In-Memory Data Grid Topologies - TayzGrid

In-Memory Data Grid topology plays a vital role in the data storage strategy of a cluster. Based on the environment, TayzGrid lets you choose from a rich set of In-Memory Data Grid topologies. The goal here is to manage from very small (two-server) data grids to very large data grid clusters consisting of hundreds of servers. TayzGrid uses the TCP protocol and forms its own data grid cluster. It provides the following data grid topologies:

  1. Mirrored Cache (2-server active/passive)
  2. Replicated Cache
  3. Partitioned Cache
  4. Partitioned-Replica Cache
  5. Client Cache (a Local Cache connected to a Clustered Cache)

Find more details about the above mentioned data grid topologies below:

Reference Data versus Transactional Data

Reference data is stored in the data grid once and read over and over again. This results in a lot more reads than writes. In contrast, transactional data is updated as frequently as it is being read (or very close to it). Originally, data grids were considered to be only good for storing reference data. But now In-Memory Data Grids are proving to be faster and more scalable than even databases for transactional data.

An example of reference data can be taken as a product catalog that is stored in the data grid where product prices might change only once a day. In contrast, Web Session persistence in a In-Memory Data Grid is an example of transactional data use.

Reference data can be handled well with any data grid topology but only some topologies are optimal for handling transactional data. To determine the best topology for your environment, you need to determine the number of updates you'll be performing on your data. Here are a few recommendations:

  1. Mirrored Cache:
    • Reference data: Good. Max 30000 reads/sec (1k size).
    • Transactional data: Good. Max 25000 writes/sec (1k size).
  2. Replicated Cache:
    • Reference data: Good. 30000 reads/sec per server. Grow linearly by adding servers.
    • Transactional data: Not so good. Max 2500 writes/sec. Drops if you add 3rd server.
  3. Partitioned Cache (no replication):
    • Reference data: Good. 30000 reads/sec per server. Grow linearly by adding servers.
    • Transactional data: Good. 25000 writes/sec per server. Grow linearly by adding servers.
  4. Partition-Replica Cache (with replication):
    • Reference data: Good. 30000 reads/sec per server. Grow linearly by adding servers.
    • Transactional data: Good. 20000 writes/sec per server. Grow linearly by adding servers.

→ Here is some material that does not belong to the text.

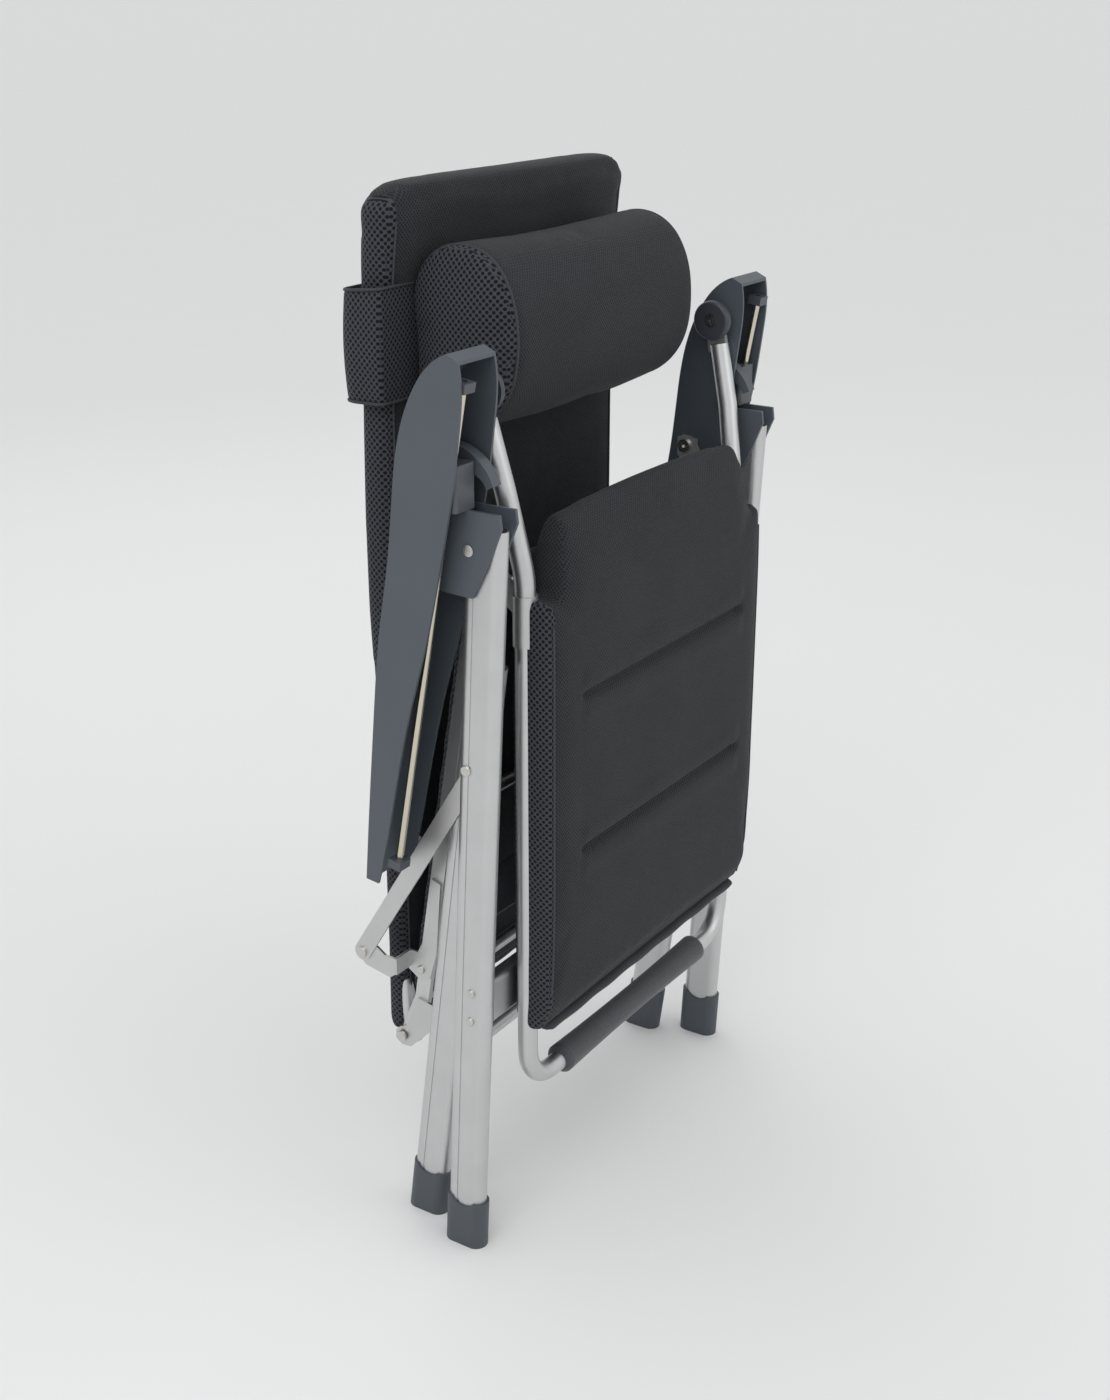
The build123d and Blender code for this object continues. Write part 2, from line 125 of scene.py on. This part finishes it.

As you can see that for the 2-server cluster, the performance for reference data for the Mirrored Cache and Partition-Replica Topologies is the same. If you have one dedicated data grid server and the replication server is being shared with other apps, than the Mirrored Cache topology is suitable. But, if you have a need to use three or more data grid servers, then Partition-Replica Cache is the best choice for transactional use.

Mirrored Cache

A Mirrored Cache is an active/passive cluster of 2 data grid servers. In this case, all the clients only connect to the active data grid server and perform read and write operations on it. All updates that are performed on the data grid (like add, insert, and remove) are also performed on the passive server. These changes are performed in the background and in bulk. This means that the clients don't need to wait for the updates to be made on the passive server. After updating the active server, the data grid returns the control to client. The passive server is updated by a background thread.

Mirrored Cache

Due to this, Mirrored Cache gets a significant performance boost over a Replicated Cache of the same cluster size. Mirrored Cache is about as fast as a Local Cache which has no clustering cost. Also, it is more reliable due to data replication for the case when the active data grid server goes down.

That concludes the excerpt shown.